Champagne o spumante?

17 Dicembre 2014 di Stefano Olivari

Natale è il periodo dei bilanci e della grandi domande, la più grande di tutte è forse quella su cosa bere, regalare o regalarsi, fra champagne e spumante. Consideriamo neutra la questione del prezzo, alla luce di quanti soldi vengano buttati via in dicembre, parliamo soltanto di gusti personali e di emozioni evocate.

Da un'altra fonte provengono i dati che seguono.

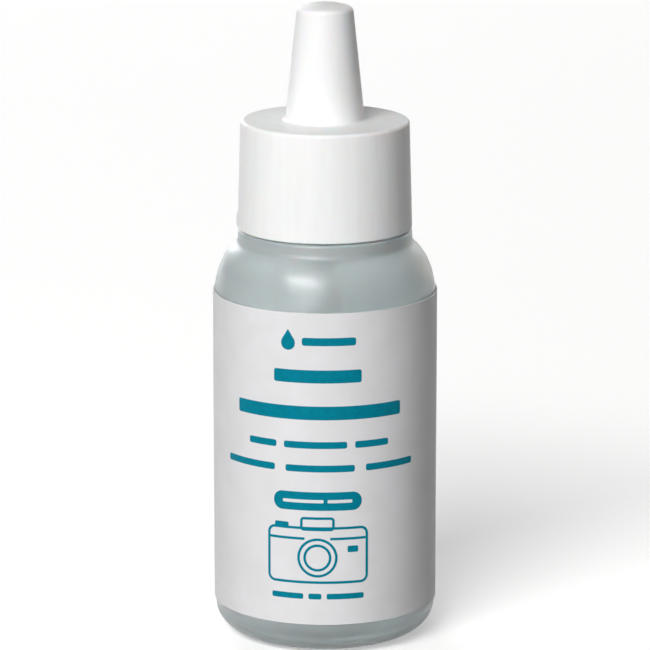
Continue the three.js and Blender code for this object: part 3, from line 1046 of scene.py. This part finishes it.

Saltiamo come Lavillenie, non a caso francese, le dispute terminologiche che appassionano  i sommelier e soprattutto i temibili aspiranti tali (gente che manda indietro anche la Sprite dicendo che sa di tappo), che vedono alle ali estreme due partiti: il primo che sostiene che lo champagne sia uno dei tanti tipi di spumante, soltanto che se la tira più degli altri, il secondo che la sua unicità non risieda solo nella regione di provenienza (Champagne, appunto) ma in un metodo di lavorazione rigido e codificato, lo Champenois, con tre soli tipi di uva (Pinot Nero, Chardonnay, Pinot  Meunier). In mezzo si possono fare mille ragionamenti (ne abbiamo ascoltati anche sulla rotazione delle bottiglie, senza l’aiuto di Google non sapremmo in quale fase della vinificazione), di cui 990 incomprensibili ai più e in ogni caso a noi sempre a disagio nella parte cosiddetta ‘dell’uomo che si deve intendere di vini se no non è un vero uomo’ (Max Pezzali in Ragazzo inadeguato l’ha spiegato meglio), ma vorremmo restringere il discorso a ciò che champagne e spumante (in ogni caso spumante è una definizione davvero generica, anche se in fin dei conti la grande divisione è fra i due metodi di fermentazione) trasmettono, gli scenari che lasciano immaginare, i mondi a cui si riferiscono. Così come gli acquirenti delle auto non sono tutti ingegneri, quelli dei vini non sempre sono sommelier. Allora, tagliamo corto: champagne o spumante?